Ellen S. Seidman was sworn in Wednesday as director of the Office of Thrift Supervision, the agency's first Senate-confirmed leader in five years.

"It's a little scary, but it's also very exciting," Ms. Seidman said in an interview. "There are relatively few jobs in Washington where a single individual heads an independent agency of any serious size. It's a wonderful management job."

The former White House aide has hit the ground running. Ms. Seidman, 49, flew to Dallas Thursday for a meeting at the regional office there; today she addresses the thrift industry for the first time at the America's Community Bankers convention in San Francisco. She also will meet OTS staff members in San Francisco and Los Angeles this week.

Ms. Seidman said her first priority is internal staffing issues.

"I want to make sure we are staffed the way we need to be staffed, and that the morale is as high as it can possibly be given all the tumult resulting from consolidation and talk of merging this agency into another," Ms. Seidman said.

She also hinted at reducing the number or size of the five OTS regional offices. "The regional structure ... is no longer consistent with where the institutions are," Ms. Seidman said.

She praised predecessors Jonathan Fiechter and Nicolas P. Retsinas for doing "a great job starting the process of taking the agency from one that always thought it was going downhill to one that really is beginning to feel like things are O.K.," Ms. Seidman said. "But there's still a lot of work to be done.

"Having a permanent, politically appointed director gives us an opportunity to say, 'We're here for real and we're going to make this work,'" she added.


The Justice Department's top fair-lending cop called it quits Friday.

Paul F. Hancock, who played a pivotal role in all 13 lending-bias prosecutions, resigned to join the Florida Attorney General's office, where he will investigate discrimination and fraud against elderly consumers.

"I'm pleased with what we have been able to accomplish," Mr. Hancock said. "The small amount we have done has helped the industry take this issue seriously and increase lending to minorities."

Attorney General Janet Reno praised Mr. Hancock. "His efforts have paved the way for minorities to get a fair shot at getting a loan and realizing the American dream," she said.

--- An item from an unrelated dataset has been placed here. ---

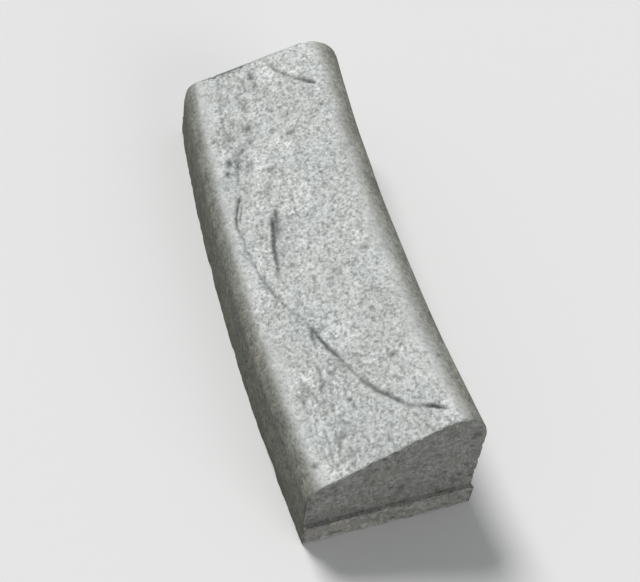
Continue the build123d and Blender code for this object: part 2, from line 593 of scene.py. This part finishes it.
# %% The mesh and its masks
FULL_HOLLOW, FULL_GRAIN = 0.0024, 0.0020
CLEFT_SHADE, LEDGE_SHADE, VOID_SHADE = 1.25, 0.5, 0.6
JOINT_DARKENING_REACH = 0.004


def write_mask(mesh, name, values):
    """Keeps one number at each point of the mesh, for the materials to read."""
    mask = mesh.attributes.new(name, "FLOAT", "POINT")
    mask.data.foreach_set("value", np.clip(values, 0, 1).astype(np.float32))


kerb_mesh = bpy.data.meshes.new("kerb_concrete")
kerb.to_mesh(kerb_mesh)
kerb.free()
plan_radius = np.hypot(from_centre[:, 0], from_centre[:, 1])
to_front = (from_centre[:, 0] * normals[:, 0] + from_centre[:, 1] * normals[:, 1]) / plan_radius
# Painted shade with some dirt: clefts, the low side beside them, pits and voids, by depth.
hollow_shade_and_dirt = np.maximum(CLEFT_SHADE * clefts, pits) + LEDGE_SHADE * ledges + VOID_SHADE * voids
# Bare paste, and painted shade, on the upright faces and the steep part of both shoulders.
bare_and_shaded = np.maximum(soft_step(0.40, 0.85, to_front), soft_step(-0.10, 0.66, -to_front))
write_mask(kerb_mesh, "hollow_shade_and_dirt", hollow_shade_and_dirt / FULL_HOLLOW)
write_mask(kerb_mesh, "stamped", stamped)
write_mask(kerb_mesh, "scuffed_and_shaded", scuffed_and_shaded)
write_mask(kerb_mesh, "bare_and_shaded", bare_and_shaded)
# How low the stamped print lies, for painted shade in its low grain.
write_mask(kerb_mesh, "low_grain", (plates + rough_grain) * stamped / FULL_GRAIN)
# The skin is painted darker towards the joints.
write_mask(kerb_mesh, "near_joint", np.exp(-np.maximum(to_end - half_joint, 0) / JOINT_DARKENING_REACH))
masks = [mask.name for mask in kerb_mesh.attributes if mask.data_type == "FLOAT"]
print("masks", masks)

# %% [markdown]
# The mesh becomes an object that rides on the frame's one body and stands for its solid.
# Edges sharper than 50 degrees are marked, so that shading doesn't smear over the corners.

# %% The object
kerb_mesh.set_sharp_from_angle(angle=math.radians(50))
kerb_concrete = bpy.data.objects.new("kerb_concrete", kerb_mesh)
bpy.context.scene.collection.objects.link(kerb_concrete)
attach(kerb_concrete, "root")
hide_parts("kerb_stone")
print("object", kerb_concrete.name, "with", len(kerb_mesh.polygons), "faces")

# %% [markdown]
# ## Materials
#
# Concrete is one thing at every scale: cement paste, sand and small stones. So its three
# surfaces share five effects, each a node group that is built once: the sand in the paste,
# the stones, the pinholes, the clouds of paler and darker paste, and the dirt that rain
# splashes up from below. Each material places them with values of its own.

# %% Helpers for node trees
def node(tree, kind, inputs=None, **settings):
    """Adds a node, sets its properties, and sets or links its inputs by name or number."""
    made = tree.nodes.new(kind)
    for name, value in settings.items():
        setattr(made, name, value)
    for name, value in (inputs or {}).items():
        if isinstance(value, bpy.types.NodeSocket):
            tree.links.new(value, made.inputs[name])
        else:
            made.inputs[name].default_value = value
    return made


def math_node(tree, operation, *values, clamp=False):
    """One step of arithmetic on numbers or sockets."""
    inputs = dict(enumerate(values))
    return node(tree, "ShaderNodeMath", inputs, operation=operation, use_clamp=clamp).outputs[0]


def times(tree, first, second):
    """Two values multiplied."""
    return math_node(tree, "MULTIPLY", first, second)


def plus(tree, first, second):
    """Two values added."""
    return math_node(tree, "ADD", first, second)


def mix_values(tree, share, first, second):
    """Mixes two values."""
    return node(tree, "ShaderNodeMix", {0: share, 2: first, 3: second}).outputs[0]


def mix(tree, share, first, second, blend_type="MIX"):
    """Mixes two colours."""
    inputs = {0: share, 6: first, 7: second}
    made = node(tree, "ShaderNodeMix", inputs, data_type="RGBA", blend_type=blend_type)
    return made.outputs[2]


def tinted(tree, colour, tint):
    """A colour multiplied by another colour or by a value."""
    return mix(tree, 1.0, colour, tint, "MULTIPLY")


def covered(tree, colour, mask, strength, cover):
    """A colour with another over it where a mask is high, at a strength from 0 to 1."""
    return mix(tree, times(tree, mask, strength), colour, cover)


def rise(tree, value, low, high, smooth=True):
    """0 below low and 1 above high."""
    inputs = {"Value": value, "From Min": low, "From Max": high}
    kind = "SMOOTHSTEP" if smooth else "LINEAR"
    return node(tree, "ShaderNodeMapRange", inputs, interpolation_type=kind).outputs[0]


def noise_at(tree, place_socket, scale, detail=3.0, roughness=0.55, distortion=0.0):
    """A noise from 0 to 1, with about as many marks per metre as its scale."""
    inputs = {
        "Vector": place_socket, "Scale": scale, "Detail": detail,
        "Roughness": roughness, "Distortion": distortion,
    }
    return node(tree, "ShaderNodeTexNoise", inputs).outputs["Fac"]


def new_group(name, inputs, outputs):
    """An empty node group with named inputs and outputs, and its two end nodes."""
    group = bpy.data.node_groups.new(name, "ShaderNodeTree")
    for in_out, sockets in (("INPUT", inputs), ("OUTPUT", outputs)):
        for socket_name, (kind, value) in sockets.items():
            socket_type = f"NodeSocket{kind}"
            socket = group.interface.new_socket(socket_name, in_out=in_out, socket_type=socket_type)
            if value is not None:
                socket.default_value = value
    return group, group.nodes.new("NodeGroupInput").outputs, group.nodes.new("NodeGroupOutput").inputs


def use(tree, group, **values):
    """Places a group in a material. Spaces in its input names are written as underscores."""
    made = node(tree, "ShaderNodeGroup", node_tree=group)
    for name, value in values.items():
        name = name.replace("_", " ")
        if isinstance(value, bpy.types.NodeSocket):
            tree.links.new(value, made.inputs[name])
        else:
            made.inputs[name].default_value = value
    return made.outputs


# %% [markdown]
# ### Sand
#
# Up close, a concrete skin is a mottle of pale and dark grains, one to five millimetres
# across, sharper where the paste has worn off them. Three noises, each finer than the last,
# give clumps, grains and dust, and a Voronoi pattern gives each grain a tone of its own. Each
# averages a half, so their sum averages half of their shares, and the contrast spreads it from
# there. The sum serves as height too, because bare grains stand up.

# %% Sand speckle
CLUMP_SHARE, GRAIN_SHARE, DUST_SHARE, OWN_SHARE = 0.34, 0.9, 0.5, 0.16
SAND_MEAN = (CLUMP_SHARE + GRAIN_SHARE + DUST_SHARE + OWN_SHARE) / 2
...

Justice's acting housing chief Joan Magagna succeeds Mr. Hancock.

Although he accepted the Florida job nearly a year ago, Mr. Hancock has delayed his departure to give the Clinton administration more time to fill several vacant posts in the civil rights division.


The Rev. Charles R. Stith, national president of the Organization for a New Equality, can add Treasury Secretary Robert Rubin to the list of top government officials he's snagged to share the findings of his report on lending to minority-run small businesses.

Rev. Stith, who met with Mr. Rubin Friday afternoon, argued that banks are not meeting the credit needs of minority small businesses. Rev. Stith made a similar case earlier this month during separate meetings with Comptroller of the Currency Eugene A. Ludwig and Federal Reserve Board Chairman Alan Greenspan.


The snowstorm that socked Colorado a week ago wreaked havoc on the Consumer Bankers Association's annual executive retail conference.

Nearly 150 senior bank executives were stranded at the Broadmoor Hotel in Colorado Springs as two feet of snow blanketed the area, forcing the state to close its airports and highways.

Most of the confab's big-name speakers never made it, including Citicorp chairman John S. Reed who called CBA president Joe Belew before dawn to say his pilot could not get advanced clearance to land at any of the local airports.

"The bankers were fabulous," Mr. Belew said. "They understood that there was nothing we could do about it."

Even the entertainment canceled, so bankers sang songs in the hotel lounge. The resort's single chef stayed busy catering the group's banquets, while the rest of the hotel's guests were forced to eat sandwiches.

Pamela Flaherty, CBA's incoming chairman, never made it. She got stranded in downtown Denver, where she was fortunate to snag a room at the Hyatt.

She fared far better than Jeff A. Norris, chief executive of Affinity Technology Group, Columbia, S.C., who tried to get to Colorado Springs in a four-wheel drive vehicle along with John Rogers, senior vice president of sales, and Jack Schatz, president of the marketing consulting firm Corporate Concepts.

After their truck got stuck in a ditch, the group waited five hours until the vehicle ran out of gas. "The windows started icing on the outside and inside," Mr. Norris said.

Mr. Norris set out on foot for help. He said he put on every dress shirt, used all his socks as gloves, covered his face with underwear, and put laundry bags over his shoes. After trudging a half mile in waist deep snow, he found another stranded motorist, who had already called the highway department for help. Mr. Norris returned to the truck to retrieve his passengers and their luggage. A snowplow picked them all up, and they waited 18 hours at a fire station before making it to the hotel.